Man Learns Jury Duty Lesson the Hard Way
An Indiana man called in for jury duty in a fatal drunken driving crash case has learned what can happen to people who ignore the judge's instructions to NOT leave the courthouse.
The judge ordered him to stand in front of the courthouse for two days holding a sign that reads “I failed to appear for jury duty.”
This happened in the town of Crown Point, Indiana. The 22-year-old man told the judge he wasn’t thinking when he left the courthouse after lunch and went home, while jury selection was still in progress.
“Help me understand what it is about my words, ‘You’ve got to come back,’ that you don’t understand?” the judge said. ”I’m at a loss to understand why you did what you did.”

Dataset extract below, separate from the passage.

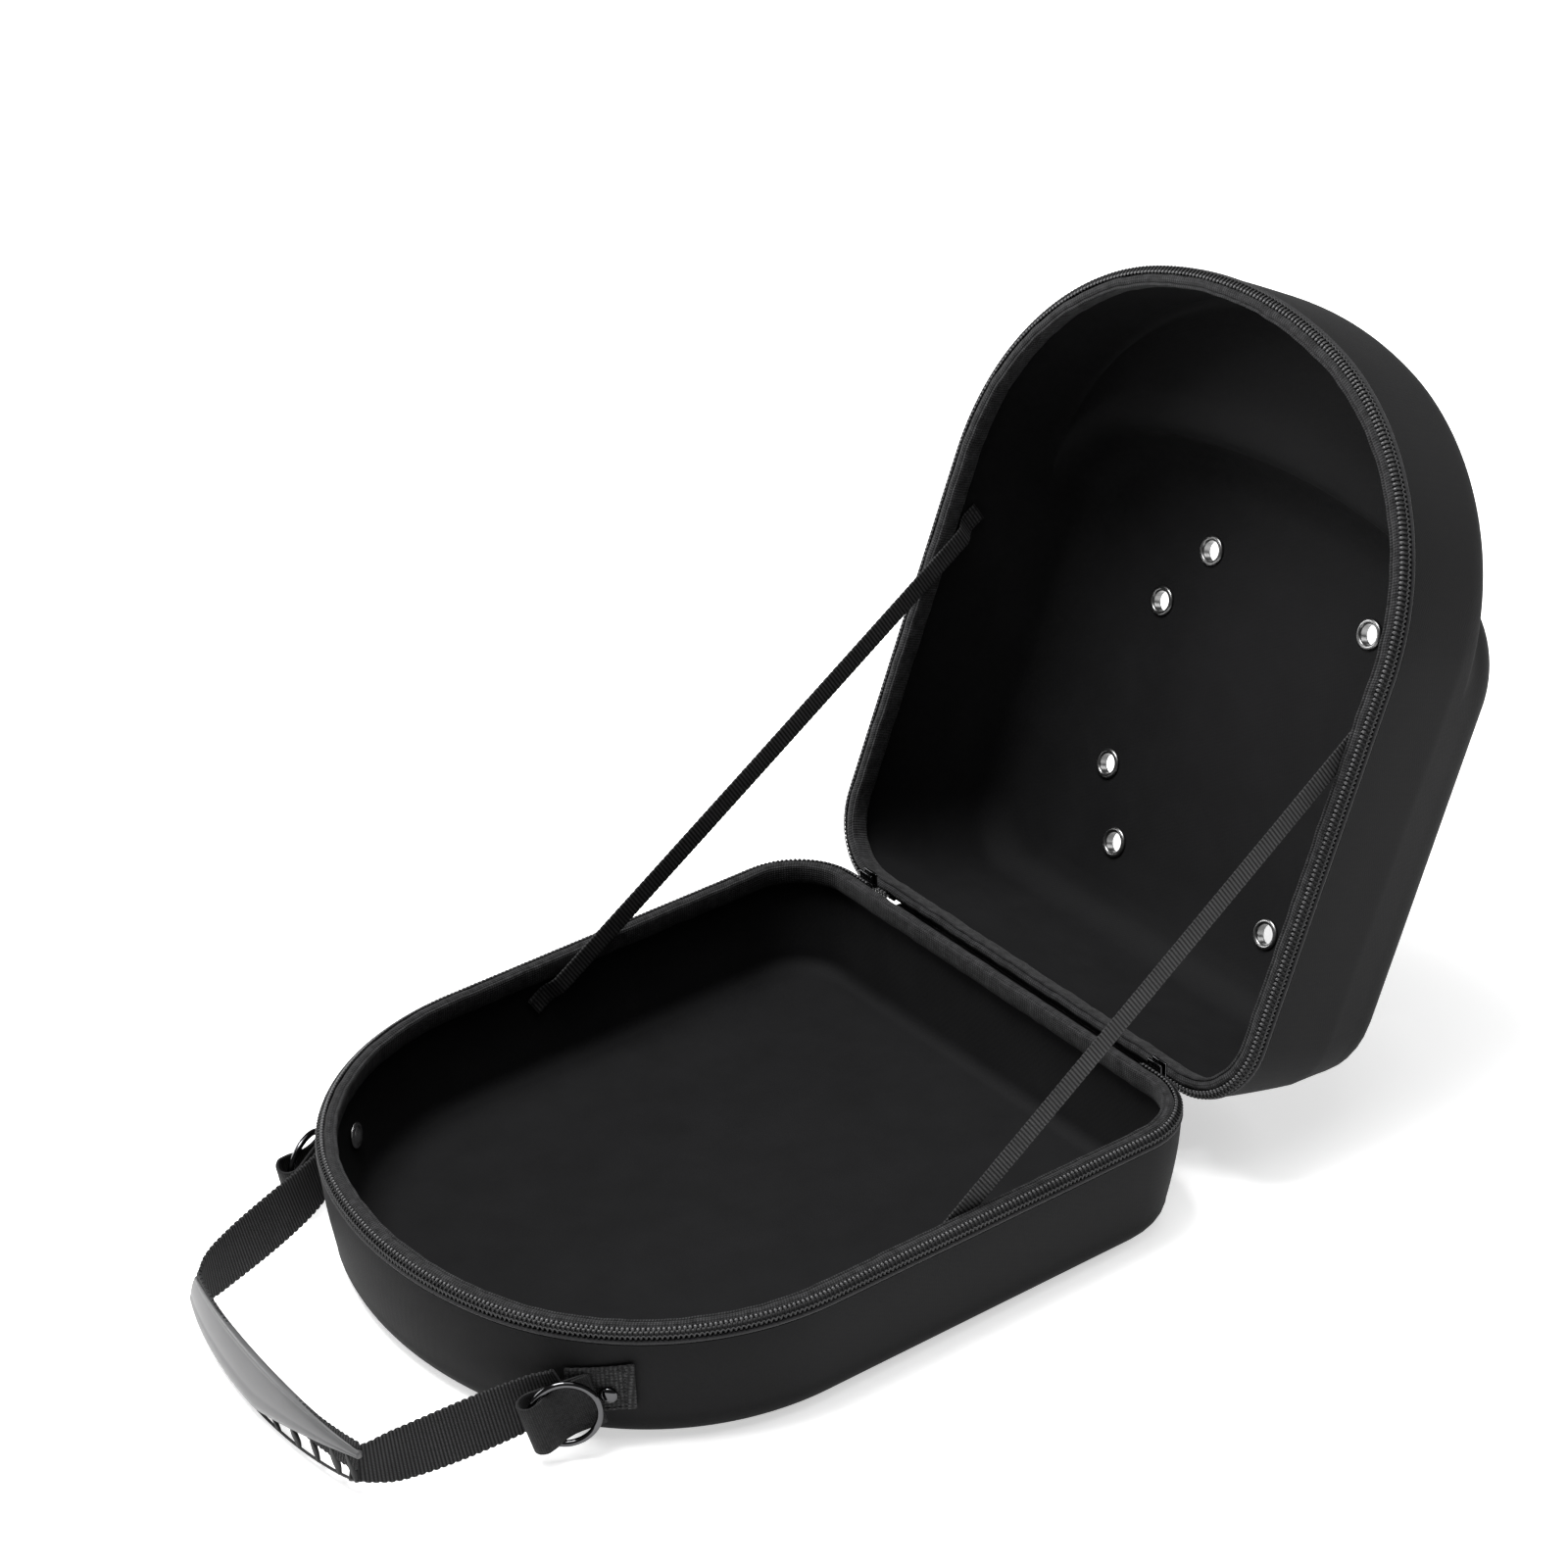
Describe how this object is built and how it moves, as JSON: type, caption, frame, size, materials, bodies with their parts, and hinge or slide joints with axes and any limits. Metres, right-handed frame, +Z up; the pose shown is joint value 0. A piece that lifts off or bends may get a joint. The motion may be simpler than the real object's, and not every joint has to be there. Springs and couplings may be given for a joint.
{
  "type": "baseball cap carrier case",
  "caption": "Moulded zip-up carrier case for baseball caps, shown open and empty, with vent eyelets, stay straps and a webbing handle.",
  "frame": {"origin": "middle of the tray's underside, on the surface it stands on", "axes": "-Y from the middle of the tray towards its arched end and the handle, +Y towards the hinge and the open lid, +Z up, +X to the side whose stay strap meets the tray nearer to the arched end"},
  "size_m": [0.2912, 0.598, 0.3572],
  "materials": {
    "shell": "matt cloth laminated on moulded foam",
    "binding": "matt woven edge binding",
    "webbing": "ribbed woven webbing",
    "zip": "satin nylon coil",
    "gunmetal": "polished black nickel",
    "nickel": "polished nickel",
    "grip": "satin moulded grip"
  },
  "bodies": {
    "root": {"tray_shell": "shell", "tray_binding": "binding", "tray_zip": "zip", "lid_shell": "shell", "lid_binding": "binding", "lid_zip": "zip", "eyelet_arch_inner_right": "nickel", "eyelet_arch_outer_right": "nickel", "eyelet_hinge_outer_right": "nickel", "eyelet_hinge_inner_right": "nickel", "eyelet_arch_inner_left": "nickel", "eyelet_arch_outer_left": "nickel", "eyelet_hinge_outer_left": "nickel", "eyelet_hinge_inner_left": "nickel", "hinge_strip": "binding", "anchor_patch_right": "webbing", "ring_loop_right": "webbing", "strap_ring_right": "gunmetal", "rivet_right": "gunmetal", "handle_strap_right": "webbing", "stay_strap_right": "webbing", "zip_slider_right": "gunmetal", "anchor_patch_left": "webbing", "ring_loop_left": "webbing", "strap_ring_left": "gunmetal", "rivet_left": "gunmetal", "handle_strap_left": "webbing", "stay_strap_left": "webbing", "zip_slider_left": "gunmetal", "handle_grip": "grip"}
  },
  "joints": []
}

“I’ve never been in trouble before,” said the man, who acknowledged he didn’t follow the judge’s instructions during the jury selection process. “I wasn’t really paying attention,” said the man, who is unemployed.

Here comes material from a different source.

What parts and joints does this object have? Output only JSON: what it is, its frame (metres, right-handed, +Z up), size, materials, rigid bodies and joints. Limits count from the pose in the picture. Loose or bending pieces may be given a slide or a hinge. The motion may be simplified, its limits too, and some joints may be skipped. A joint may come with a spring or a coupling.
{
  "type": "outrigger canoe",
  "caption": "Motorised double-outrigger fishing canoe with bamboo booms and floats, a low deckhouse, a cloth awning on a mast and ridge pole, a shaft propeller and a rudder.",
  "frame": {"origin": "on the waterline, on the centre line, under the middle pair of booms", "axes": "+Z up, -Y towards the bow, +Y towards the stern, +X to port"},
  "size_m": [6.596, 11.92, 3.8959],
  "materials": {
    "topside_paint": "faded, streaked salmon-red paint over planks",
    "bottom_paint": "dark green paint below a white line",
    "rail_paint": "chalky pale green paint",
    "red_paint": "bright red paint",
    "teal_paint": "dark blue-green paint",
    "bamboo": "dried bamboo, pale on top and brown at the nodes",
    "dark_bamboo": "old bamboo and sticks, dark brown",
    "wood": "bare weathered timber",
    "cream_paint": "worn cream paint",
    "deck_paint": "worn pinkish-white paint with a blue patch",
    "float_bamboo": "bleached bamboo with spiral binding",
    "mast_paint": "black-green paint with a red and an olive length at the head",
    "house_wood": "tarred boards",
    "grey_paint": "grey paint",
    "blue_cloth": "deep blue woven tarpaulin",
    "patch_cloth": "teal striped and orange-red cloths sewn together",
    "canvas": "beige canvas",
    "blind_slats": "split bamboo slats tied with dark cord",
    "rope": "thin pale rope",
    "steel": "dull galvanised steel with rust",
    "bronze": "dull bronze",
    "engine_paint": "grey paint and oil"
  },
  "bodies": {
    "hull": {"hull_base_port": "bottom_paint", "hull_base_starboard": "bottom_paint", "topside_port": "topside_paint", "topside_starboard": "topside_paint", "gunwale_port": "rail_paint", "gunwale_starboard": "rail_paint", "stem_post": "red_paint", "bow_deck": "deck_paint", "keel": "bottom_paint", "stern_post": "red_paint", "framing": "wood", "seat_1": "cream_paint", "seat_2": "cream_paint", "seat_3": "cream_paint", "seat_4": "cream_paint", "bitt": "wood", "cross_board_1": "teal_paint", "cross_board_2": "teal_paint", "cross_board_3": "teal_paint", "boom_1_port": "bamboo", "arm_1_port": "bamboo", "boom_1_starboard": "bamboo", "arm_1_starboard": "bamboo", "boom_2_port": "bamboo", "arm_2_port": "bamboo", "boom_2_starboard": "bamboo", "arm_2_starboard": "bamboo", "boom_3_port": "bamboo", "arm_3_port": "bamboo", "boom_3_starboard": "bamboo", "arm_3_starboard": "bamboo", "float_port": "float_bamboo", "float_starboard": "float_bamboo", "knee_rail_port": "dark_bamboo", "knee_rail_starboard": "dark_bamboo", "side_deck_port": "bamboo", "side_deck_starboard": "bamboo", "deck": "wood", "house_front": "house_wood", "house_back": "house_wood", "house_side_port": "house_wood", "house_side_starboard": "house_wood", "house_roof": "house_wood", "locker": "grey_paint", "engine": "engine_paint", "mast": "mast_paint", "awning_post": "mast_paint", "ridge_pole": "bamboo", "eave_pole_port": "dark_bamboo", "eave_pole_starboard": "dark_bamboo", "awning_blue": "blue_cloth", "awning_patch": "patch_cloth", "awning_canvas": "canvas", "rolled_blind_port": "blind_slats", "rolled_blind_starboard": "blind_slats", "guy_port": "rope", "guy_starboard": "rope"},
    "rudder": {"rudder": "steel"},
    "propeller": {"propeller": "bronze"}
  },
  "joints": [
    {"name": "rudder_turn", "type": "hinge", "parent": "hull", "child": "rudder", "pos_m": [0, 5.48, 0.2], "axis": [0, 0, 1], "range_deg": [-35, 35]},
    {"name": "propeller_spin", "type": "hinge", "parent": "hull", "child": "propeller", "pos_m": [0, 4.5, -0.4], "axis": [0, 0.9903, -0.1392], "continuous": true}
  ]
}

The judge told him he was “the very person who should be on a jury. You’ve got nothing else to do.”
The judge ordered the man’s name to be put back into the juror pool, and told him to show up in court on the next two Mondays with the sign and walk in front of the courthouse until the bailiffs release him.
This story reminds us of the famously creative sentences former Houston Judge Ted Poe handed down. Poe, who is now a Congressman, made news nationally with some of the things he came up with.
He was especially tough on those found guilty of child abuse, sex crimes, domestic abuse and vehicular homicide. He would require them to adorn their prison cells with pictures of their victims.
Those who weren't sent to prison would have to stand in front of the courthouse with a sign proclaiming their guilt and their remorse. His community service sentences were equally demanding, but his recidivism rate was very low. Nobody wanted to come back to his court.